После того как к двум часам утра 5-го января Иркутск был занят войсками Народно-революционной армии, к которой присоединились 54-й полк и казачьи части,
власть в городе перешла к умеренным социалистам. Еще до этого, в половине двенадцатого ночи, Я. Н. Ходукин прервал переговоры с правительством, объявив:
« Власть старая пала по воле народа. Политический центр вступает в исполнение своих обязанностей и передает власть Национальному собранию, которое будет
созвано в самом непродолжительном времени» [159].

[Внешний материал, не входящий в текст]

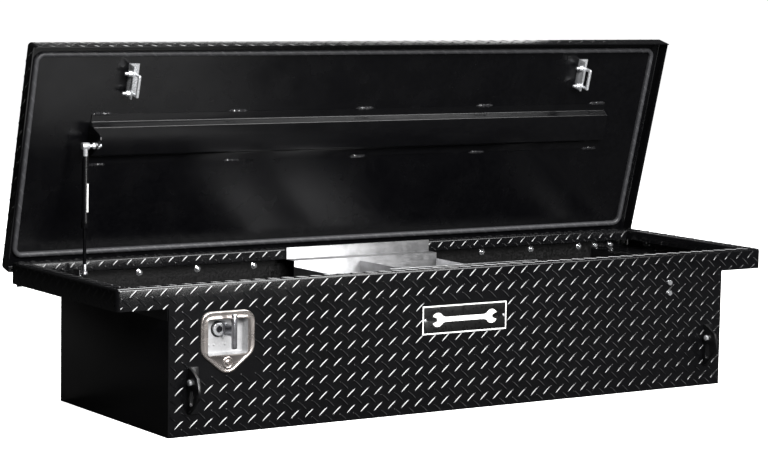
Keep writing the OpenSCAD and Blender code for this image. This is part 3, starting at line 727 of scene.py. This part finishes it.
refine("handle_hub", "handle_hub", ZINC, 1.8 * MM, 3)
refine("spindle_lever", "handle_hub", ZINC, 0.4 * MM)
refine("lock_cylinder", "lock_cylinder", CORE, 0.4 * MM)
refine("t_handle", "t_handle", GRIP, 1.0 * MM, 3)
for side in ("left", "right"):
    refine(side + "_latch_bracket", "box", ZINC, 0.6 * MM)
    refine(side + "_latch_housing", "box", ZINC, 0.4 * MM)
    refine(side + "_fork", side + "_fork", STEEL, 0.5 * MM)
    refine(side + "_pawl", side + "_pawl", STEEL, 0.5 * MM)
refine("connecting_rod", "connecting_rod", ZINC, 0.5 * MM)

# ---- gas strut ----

refine("strut_bracket", "box", FITTING, 0.5 * MM)
refine("strut_rod_end", "strut_rod", STEEL, 0.5 * MM)
refine("strut_rod", "strut_rod", ROD, 0.3 * MM)
refine("strut_tube", "strut_tube", ROD, 0.8 * MM, 3)
refine("strut_tube_end", "strut_tube", ZINC, 0.8 * MM)
refine("strut_label", "strut_tube", PAPER, 0.05 * MM, 1)

# ---- tray ----

for node, mat in (("tray_pan", ALUMINIUM), ("tray_end_walls", TRAY), ("tray_divider", TRAY)):
    refine(node, "tray", mat, 0.5 * MM)

# ---- studio ----


def camera_ray_switch(tree, hidden, seen):
    """One value for what the camera sees and another for reflections and bounces."""
    path = tree.nodes.new("ShaderNodeLightPath")
    pick = tree.nodes.new("ShaderNodeMapRange")
    pick.inputs["To Min"].default_value = hidden
    pick.inputs["To Max"].default_value = seen
    tree.links.new(path.outputs["Is Camera Ray"], pick.inputs["Value"])
    return pick.outputs["Result"]


def floor_plane():
    """Floor that looks white and stays dark in reflections."""
    bm = bmesh.new()
    bmesh.ops.create_grid(bm, x_segments=1, y_segments=1, size=40)
    mesh = bpy.data.meshes.new("floor")
    bm.to_mesh(mesh)
    bm.free()
    mat, tree, shader = material("studio_floor", (0.9, 0.9, 0.9), 0.9, spec=0.0)
    seen = camera_ray_switch(tree, 0.024, 0.95)
    tree.links.new(seen, shader.inputs["Base Color"])
    shader.inputs["Emission Color"].default_value = (1, 1, 1, 1)
    glow = camera_ray_switch(tree, 0.0, 1.0)
    tree.links.new(glow, shader.inputs["Emission Strength"])
    mesh.materials.append(mat)
    obj = bpy.data.objects.new("floor", mesh)
    bpy.context.scene.collection.objects.link(obj)


def softbox(name, at, aim, size, power, spread=180):
    """Rectangular light aimed at a point; spread in degrees narrows its beam."""
    light = bpy.data.lights.new(name, "AREA")
    light.shape = "RECTANGLE"
    light.size, light.size_y = size
    light.energy = power
    light.spread = math.radians(spread)
    obj = bpy.data.objects.new(name, light)
    obj.visible_camera = False
    obj.location = at
    obj.rotation_mode = "QUATERNION"
    obj.rotation_quaternion = (Vector(aim) - Vector(at)).to_track_quat("-Z", "Y")
    bpy.context.scene.collection.objects.link(obj)


def world():
    """White to the camera, dimmer in reflections, as in a studio with a lit backdrop."""
    w = bpy.data.worlds.new("studio")
    w.use_nodes = True
    tree = w.node_tree
    back = tree.nodes["Background"]
    back.inputs["Color"].default_value = (1, 1, 1, 1)
    tree.links.new(camera_ray_switch(tree, 0.03, 1.1), back.inputs["Strength"])
    bpy.context.scene.world = w
    bpy.context.scene.view_settings.view_transform = "Standard"


def camera():
    """Camera low in front of the box, to its left."""
    yaw, pitch, roll = 0.577504, 0.107169, -0.016856
    cam = bpy.data.cameras.new("camera")
    cam.sensor_width, cam.lens = 36.0, 118.243
    cam.clip_end = 200
    obj = bpy.data.objects.new("camera", cam)
    obj.matrix_world = (Matrix.Translation((-3.24817, -4.90313, 1.01515))
                        @ Matrix.Rotation(-yaw, 4, "Z")
                        @ Matrix.Rotation(math.pi / 2 - pitch, 4, "X")
                        @ Matrix.Rotation(-roll, 4, "Z"))
    bpy.context.scene.collection.objects.link(obj)
    bpy.context.scene.camera = obj


floor_plane()
softbox("key", (-0.9, -4.2, 2.9), (0, 0, 0.15), (2.6, 2.0), 540)
softbox("front", (0.97, -4.7, 1.25), (0, 0, 0.15), (1.1, 1.0), 115)
softbox("fill", (2.1, -2.5, 3.3), (0.2, 0, 0.3), (2.2, 1.7), 125)
softbox("top", (0.8, 0.8, 3.3), (0, 0, 0.3), (2.4, 1.4), 150)
softbox("right", (4.4, -0.9, 1.5), (0.2, 0, 0.3), (1.4, 1.4), 10)
softbox("low", (-0.25, -1.35, 0.01), (-0.25, -1.35, 1.0), (1.2, 1.3), 7, 148)
softbox("back", (1.2, 4.4, 1.6), (0, 0, 0.3), (4.5, 1.8), 60)
world()
camera()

Политический центр одержал победу ровно через два года после открытия Учредительного собрания, так и не ставшего символом торжества демократии в
России. В начале 1920 г. умеренные социалисты получили возможность реализовать идеи народовластия в Восточной Сибири. Однако организованное Политцентром
Иркутское восстание конца 1919 – начала 1920 гг. не только привело к ликвидации режима Верховного правителя России, но и в свою очередь повлекло
нежелательные для формирующейся демократической государственности последствия, дискредитировавшие политические заверения Политцентра. Кровопролитная
гражданская война вопреки декларациям социалистов не прекратилась, а на время даже усугубилась; противники блока получили возможность обвинять его в
иностранной интервенции, ссылаясь на занятый союзниками в дни восстания «дружественный нейтралитет». В результате доверие значительной части населения к
Политцентру оказалось подорванным.
Кроме того, в вооруженный конфликт оппозиции с правительством втянулись наиболее радикально настроенные силы, которых умеренная программа
народовластия, предложенная Политцентром, не удовлетворяла. Это способствовало политическому кризису; тем более что коммунисты, ратовавшие исключительно
за утверждение диктатуры пролетариата, накопили за время боев в Иркутске оружие, создали рабочие дружины и получили таким образом реальную возможность
влиять на Политцентр. Поскольку переворот усилил деморализацию армейских кругов, формируемая умеренными социалистами государственность лишалась надежной
военной опоры.
Наконец, нелегитимная смена власти усугубила социальную анархию в регионе, в результате чего Политцентр так и не смог взять под контроль развитие
общественно-политической ситуации в Восточной Сибири в начале 1920 года. Таким образом, Политический центр стал заложником собственных
идейно-политических установок.
От редакции: Редакция «Скепсиса» оставляет самому читателю судить об обснованности последних выводов автора статьи, например, насколько в условиях Гражданской войны была возможна «умеренная программа народовластия» (и, кстати, что это такое вообще), какую «государственность» могли сформировать правые социалисты в Сибири и можно ли было ненасильственным путём выбраться из того тупика, в который завела политика Колчака. Факты и источники, приводимые в статье, неопровержимо свидетельствуют, что, по сути, никакого выбора у умеренных социалистов к этому моменту не было. С нашей точки зрения, эта статья вне зависимости от очевидных политических пристрастий автора, является блестящим подтверждением факта невозможности существования «третьего лагеря» в условиях Гражданской войны.